__To be done__. Return, exactly as written, the run of lines that begins at the line containing "for level, height" and ends at the line containing "cad_parts[node].hide_render = cad_parts[node].hide_viewport". Nothing outside that run belongs in the answer.

__Provided data__.
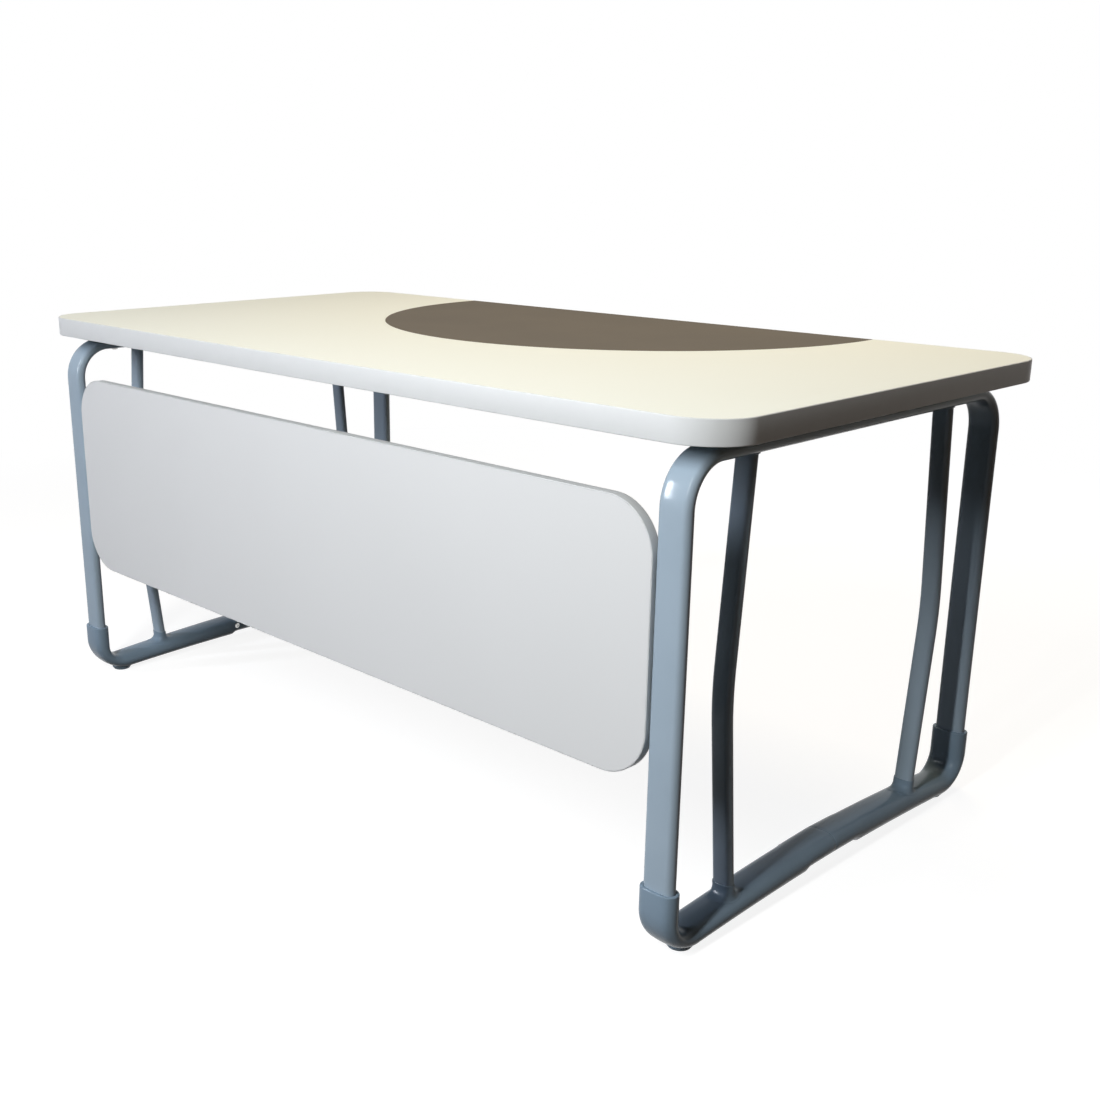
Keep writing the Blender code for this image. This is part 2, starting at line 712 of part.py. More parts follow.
def build_foot(name, parent, along, inner_side):
    """One foot; along points it to the front or the rear, inner_side to the desk's middle."""
    casting = casting_material(name + "_casting")
    facing = 0 if along < 0 else math.pi
    where = {"parent": parent, "tilt": turn_about_z(facing)}
    rings = sleeve_rings() + elbow_rings() + bar_rings()
    foot = skin(name + "_foot", rings, casting, **where)
    combine(foot, skin("collar", collar_rings(), casting, **where), "UNION")
    combine(foot, glide_boss(casting, parent, along), "UNION")
    cutters = [
        post_socket(casting, where),
        strut_socket(casting, where),
        joiner_bore(casting, where),
        glide_cutter(casting, parent, along),
        *joiner_screw_cutters(casting, parent, along, inner_side),
        *coring_cutters(casting, where),
    ]
    for cutter in cutters:
        combine(foot, cutter, "DIFFERENCE")


def build_joiner(name, parent, inner_side):
    """The oval tube that bridges the two feet, with a hole for each screw."""
    steel = steel_material(name + "_joiner_steel")
    ends = (-JOINER_LENGTH / 2, JOINER_LENGTH / 2)
    outside = [joiner_ring(offset, 0) for offset in ends]
    inside = [joiner_ring(offset, -JOINER_WALL) for offset in ends]
    joiner = skin(name + "_joiner", outside + inside[::-1], steel, hollow=True, parent=parent)
    radius = JOINER_SCREW_RADIUS + SCREW_CLEARANCE
    far = JOINER_WIDTH / 2 + CUT_OVERRUN
    for offset in (-JOINER_SCREW_OFFSET, JOINER_SCREW_OFFSET):
        place = (0, offset, joiner_height())
        where = {"parent": parent, "place": place, "tilt": turn_z_to_x(inner_side)}
        hole = round_bar("joiner_hole", radius, JOINER_WIDTH / 4, far, steel, **where)
        combine(joiner, hole, "DIFFERENCE")


def build_screw(name, head, shank, material, **where):
    """A screw along Z: a low domed head above its seat at 0, and a shank below it."""
    head_radius, head_height = head
    shank_radius, shank_length = shank
    profile = [
        (head_radius * HEAD_FLAT_SHARE, head_height),
        (head_radius, head_height * HEAD_EDGE_SHARE),
        (head_radius, 0),
        (shank_radius, 0),
        (shank_radius, -shank_length),
    ]
    revolve(name, profile, material, SCREW_STEPS, **where)


def build_joiner_screw(name, parent, along, inner_side):
    head = (JOINER_HEAD_RADIUS, JOINER_HEAD_HEIGHT)
    shank = (JOINER_SCREW_RADIUS, JOINER_SCREW_LENGTH)
    seat = spotface_x() + SEAT_GAP
    place = (inner_side * seat, along * JOINER_SCREW_OFFSET, joiner_height())
    where = {"parent": parent, "place": place, "tilt": turn_z_to_x(inner_side)}
    build_screw(name + "_joiner_screw", head, shank, steel_material(name + "_zinc"), **where)


def build_glide(name, parent, along):
    """The glide's base and stud, with their origin on the axis that they screw along, and bush."""
    where = {"parent": parent, "place": glide_place(along)}
    hole = STUD_RADIUS + SEAT_GAP
    base = [
        (GLIDE_RADIUS - GLIDE_BASE_ROUND, 0),
        (GLIDE_RADIUS, GLIDE_BASE_ROUND),
        (GLIDE_RADIUS, GLIDE_BASE_HEIGHT - GLIDE_BASE_ROUND),
        (GLIDE_RADIUS - GLIDE_BASE_ROUND, GLIDE_BASE_HEIGHT),
        (hole, GLIDE_BASE_HEIGHT),
        (hole, GLIDE_BASE_FLOOR),
    ]
    revolve(name + "_glide_base", base, nylon_material(name + "_nylon"), **where)
    low = GLIDE_BASE_FLOOR + SEAT_GAP
    stud_steel = steel_material(name + "_stud_steel")
    round_bar(name + "_glide_stud", STUD_RADIUS, low, low + STUD_LENGTH, stud_steel, **where)
    bore = STUD_RADIUS + RUNNING_GAP
    bush_low = GLIDE_SEAT_HEIGHT + SEAT_GAP
    bush_high = bush_low + BUSH_LENGTH
    bush = [(bore, bush_low), (BUSH_RADIUS, bush_low), (BUSH_RADIUS, bush_high), (bore, bush_high)]
    bush_steel = steel_material(name + "_bush_steel")
    revolve(name + "_glide_bush", bush, bush_steel, open_bore=True, **where)


def build_top_fixing(name, parent, offset):
    """A spacer on the top bar, and the long screw that holds the desktop down through it."""
    low = TOP_BAR_TOP + SEAT_GAP
    high = BOARD_BOTTOM - SEAT_GAP
    hole = TOP_SCREW_RADIUS + SCREW_CLEARANCE
    ring = [(hole, low), (SPACER_RADIUS, low), (SPACER_RADIUS, high), (hole, high)]
    nylon = nylon_material(name + "_spacer_nylon")
    place = (0, offset, 0)
    revolve(name + "_spacer", ring, nylon, open_bore=True, parent=parent, place=place)
    seat = TOP_BAR_BOTTOM - SEAT_GAP
    head = (TOP_HEAD_RADIUS, TOP_HEAD_HEIGHT)
    shank = (TOP_SCREW_RADIUS, BOARD_BOTTOM + TOP_SCREW_BITE - seat)
    where = {"parent": parent, "place": (0, offset, seat), "tilt": (math.pi, 0, 0)}
    build_screw(name + "_top_screw", head, shank, steel_material(name + "_top_zinc"), **where)


def panel_outline(inset):
    middle = (PANEL_TOP_HEIGHT + PANEL_BOTTOM_HEIGHT) / 2
    half_height = (PANEL_TOP_HEIGHT - PANEL_BOTTOM_HEIGHT) / 2 - inset
    radius = PANEL_CORNER_RADIUS - inset
    corners = outline_corners(PANEL_HALF_WIDTH - inset, half_height, radius)
    return [(x, middle + z) for x, z in corners]


def build_panel():
    """The board with its pilot holes, and the edge band round it."""
    core = panel_material("panel")
    inset = PANEL_BAND_THICKNESS + SEAT_GAP
    faces = (PANEL_FRONT_Y, PANEL_BACK_Y)
    panel = skin("modesty_panel", [[(x, y, z) for x, z in panel_outline(inset)] for y in faces], core)
    section = band_section(PANEL_BAND_THICKNESS, PANEL_BAND_ROUND, *faces)
    band = [[(x, y, z) for x, z in panel_outline(inset)] for inset, y in section]
    skin("panel_edge_band", band, edging_material("panel_edging"), hollow=True)
    radius = STRAP_SCREW_RADIUS + SCREW_CLEARANCE
    floor = PANEL_BACK_Y - STRAP_SCREW_BITE - SEAT_GAP
    mouth = PANEL_BACK_Y + CUT_OVERRUN
    for side in (-1, 1):
        for height in STRAP_HEIGHTS:
            where = {"place": (side * PANEL_SCREW_X, 0, height), "tilt": turn_z_to_y()}
            pilot = round_bar("panel_pilot", radius, floor, mouth, core, **where)
            combine(panel, pilot, "DIFFERENCE")


def strap_outline(panel_y, post_y):
    """The joggled strip seen from above, for the right side, as (x, y)."""
    post_edge = LEG_X - STRAP_POST_LENGTH / 2
    near = [
        (PANEL_HALF_WIDTH - STRAP_PANEL_LENGTH, panel_y),
        (post_edge - STRAP_JOGGLE_LENGTH, panel_y),
        (post_edge, post_y),
        (LEG_X + STRAP_POST_LENGTH / 2, post_y),
    ]
    return near + [(x, y + STRAP_THICKNESS) for x, y in reversed(near)]


def build_strap(name, side, height):
    """A strap from the post's rear face to the panel's back, and its two screws."""
    paint = paint_material(name + "_strap_paint")
    zinc = steel_material(name + "_strap_zinc")
    post_y = FRONT_POST_Y + HOOP_DEPTH / 2 + SEAT_GAP
    panel_y = PANEL_BACK_Y + SEAT_GAP
    outline = strap_outline(panel_y, post_y)
    levels = (height - STRAP_HEIGHT / 2, height + STRAP_HEIGHT / 2)
    strap = skin(name + "_strap", [[(side * x, y, z) for x, y in outline] for z in levels], paint)
    radius = STRAP_SCREW_RADIUS + SCREW_CLEARANCE
    head = (STRAP_HEAD_RADIUS, STRAP_HEAD_HEIGHT)
    shank = (STRAP_SCREW_RADIUS, STRAP_SCREW_BITE + STRAP_THICKNESS)
    for label, x, y in (("panel", PANEL_SCREW_X, panel_y), ("post", LEG_X, post_y)):
        near = y - CUT_OVERRUN
        far = y + STRAP_THICKNESS + CUT_OVERRUN
        where = {"place": (side * x, 0, height), "tilt": turn_z_to_y()}
        combine(strap, round_bar("strap_hole", radius, near, far, paint, **where), "DIFFERENCE")
        where["place"] = (side * x, y + STRAP_THICKNESS + SEAT_GAP, height)
        build_screw(f"{name}_{label}_screw", head, shank, zinc, **where)


def build_leg(side, name):
    """One leg frame, parented to an empty on the floor under its middle."""
    frame = bpy.data.objects.new(name + "_leg_frame", None)
    frame.location = (side * LEG_X, LEG_Y, 0)
    bpy.context.scene.collection.objects.link(frame)
    build_hoop(name, frame)
    build_joiner(name, frame, -side)
    for end, along in (("front", -1), ("rear", 1)):
        label = f"{name}_{end}"
        facing = 0 if along < 0 else math.pi
        build_strut(label, parent=frame, tilt=turn_about_z(facing))
        build_foot(label, frame, along, -side)
        build_joiner_screw(label, frame, along, -side)
        build_glide(label, frame, along)
    for end, offset in zip(("front", "middle", "rear"), TOP_SCREW_OFFSETS):
        build_top_fixing(f"{name}_{end}", frame, offset)


def build_desk():
    build_desktop()
    for side, name in ((-1, "left"), (1, "right")):
        build_leg(side, name)
        for level, height in zip(("lower", "upper"), STRAP_HEIGHTS):
            build_strap(f"{name}_{level}", side, height)
    build_panel()


clear_scene()
build_desk()
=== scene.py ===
import math

import bmesh
import bpy
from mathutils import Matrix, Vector


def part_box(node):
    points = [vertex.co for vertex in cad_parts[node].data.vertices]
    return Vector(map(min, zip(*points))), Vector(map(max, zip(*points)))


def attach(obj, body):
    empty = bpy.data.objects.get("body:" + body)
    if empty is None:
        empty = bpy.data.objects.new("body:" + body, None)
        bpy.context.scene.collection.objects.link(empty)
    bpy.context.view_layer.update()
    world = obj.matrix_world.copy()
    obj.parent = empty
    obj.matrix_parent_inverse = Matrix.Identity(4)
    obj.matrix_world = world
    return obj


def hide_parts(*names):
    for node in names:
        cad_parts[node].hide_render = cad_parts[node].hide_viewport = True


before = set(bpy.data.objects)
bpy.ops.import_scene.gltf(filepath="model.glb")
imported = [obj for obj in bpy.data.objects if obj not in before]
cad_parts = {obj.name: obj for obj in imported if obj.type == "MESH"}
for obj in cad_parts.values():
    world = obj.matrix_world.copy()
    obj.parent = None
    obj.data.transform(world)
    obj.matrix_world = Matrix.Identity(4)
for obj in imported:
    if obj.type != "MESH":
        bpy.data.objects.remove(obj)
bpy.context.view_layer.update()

# Leg hoops: flat-oval steel tube, bent in one piece into two posts and a top bar, then
# powder coated in blue-grey. The bends are long and even, because the tube is mandrel bent.
LEGS = (("left", -1), ("right", 1))
SEAT_GAP = 0.0003
hoop_low, hoop_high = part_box("left_hoop")
LEG_X = -(hoop_low.x + hoop_high.x) / 2
LEG_Y = (hoop_low.y + hoop_high.y) / 2
TUBE_HALF_WIDTH = (hoop_high.x - hoop_low.x) / 2
TUBE_HALF_DEPTH = 0.010
HOOP_BEND_RADIUS = 0.062
POST_OFFSET = (hoop_high.y - hoop_low.y) / 2 - TUBE_HALF_DEPTH
TOP_BAR_HEIGHT = hoop_high.z - TUBE_HALF_DEPTH
HOOP_BEND_STEPS = 28
OVAL_STEPS = 14
FACE_CROWN = 0.0005
FACE_STEPS = 8
SHARP_ANGLE = math.radians(38)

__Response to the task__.
        for level, height in zip(("lower", "upper"), STRAP_HEIGHTS):
            build_strap(f"{name}_{level}", side, height)
    build_panel()


clear_scene()
build_desk()
=== scene.py ===
import math

import bmesh
import bpy
from mathutils import Matrix, Vector


def part_box(node):
    points = [vertex.co for vertex in cad_parts[node].data.vertices]
    return Vector(map(min, zip(*points))), Vector(map(max, zip(*points)))


def attach(obj, body):
    empty = bpy.data.objects.get("body:" + body)
    if empty is None:
        empty = bpy.data.objects.new("body:" + body, None)
        bpy.context.scene.collection.objects.link(empty)
    bpy.context.view_layer.update()
    world = obj.matrix_world.copy()
    obj.parent = empty
    obj.matrix_parent_inverse = Matrix.Identity(4)
    obj.matrix_world = world
    return obj


def hide_parts(*names):
    for node in names:
        cad_parts[node].hide_render = cad_parts[node].hide_viewport = True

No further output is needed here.